Update, 9-13-21

At the edge of an outdoor ceremony Saturday in Ludlow, Massachusetts, members of the fire department had parked their ladder truck, with the words “Let’s Roll” on its bucket.

In the Sunday Republican, Jim Kinney explains:

It’s a reference to the words of Todd Beamer, who, with his fellow passengers, took back Flight 93 and, although they died, were able to direct the flight away from Washington, D.C., crashing in an open field in Pennsylvania.

Speakers referenced those words in Ludlow, saying it’s not just people in uniform who can make a difference.

Subscribers to the Republican or masslive.com can read Kinney’s anniversary report HERE. It began on page 1 Sunday, headlined “‘It doesn’t feel like 20 years’: Western Mass marks 9/11 anniversary with sorrow, calls for unity.”
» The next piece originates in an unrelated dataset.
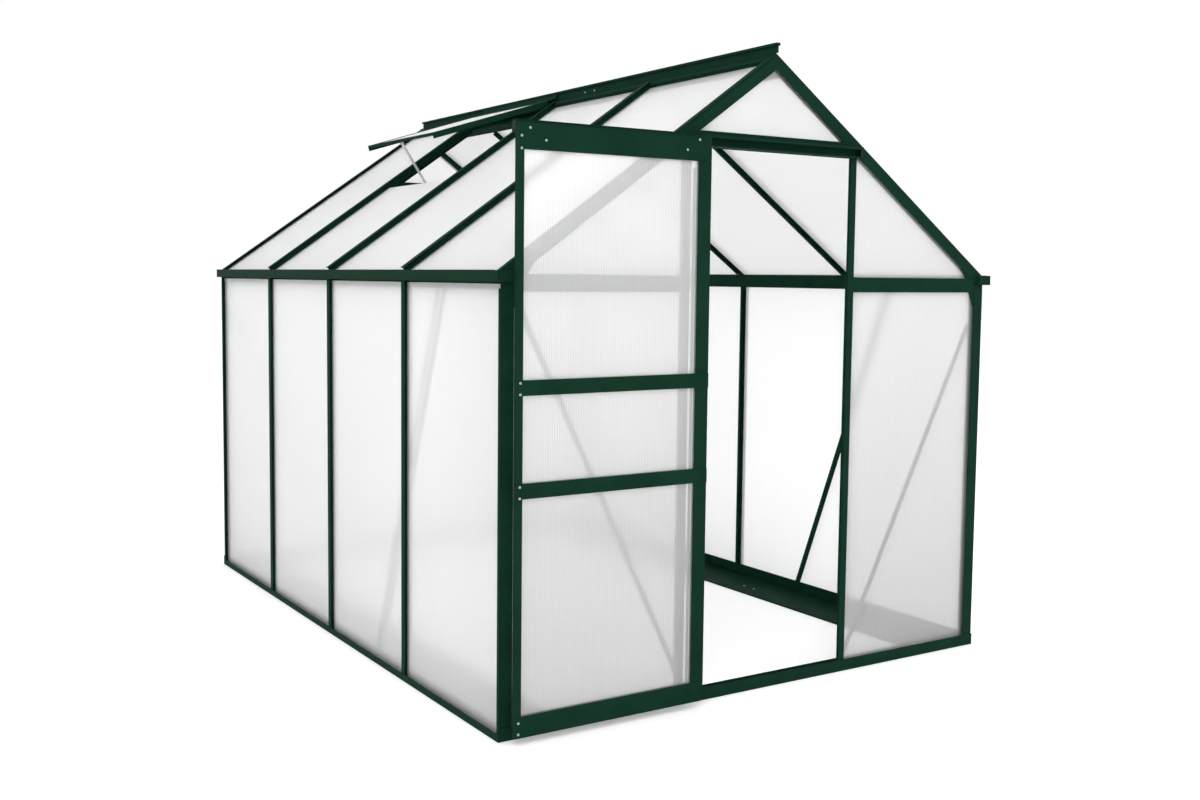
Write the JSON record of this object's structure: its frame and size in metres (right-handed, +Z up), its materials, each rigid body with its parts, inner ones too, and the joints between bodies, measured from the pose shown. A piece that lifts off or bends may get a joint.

According to official sources, Flight 93 passenger Todd Beamer said to others on the plane preparing to heroically move against hijackers, “Are you guys ready? Okay, let’s roll.” This at the end of a 13-minute telephone conversation with a Verizon customer-service operator.

The problem is, there are good reasons to doubt that Beamer had that conversation.

In their book 9/11 Unmasked: An International Review Panel Investigation, authors David Ray Griffin and Elizabeth Woodworth devote two short chapters to investigators’ consensus that accounts of it are false. They are titled “The Assumption That the Todd Beamer ‘Let’s Roll’ Call from United 93 Was Authentic, Part 1” and “The Assumption That the Todd Beamer ‘Let’s Roll’ Call from United 93 Was Authentic Was Authentic, Part 2.”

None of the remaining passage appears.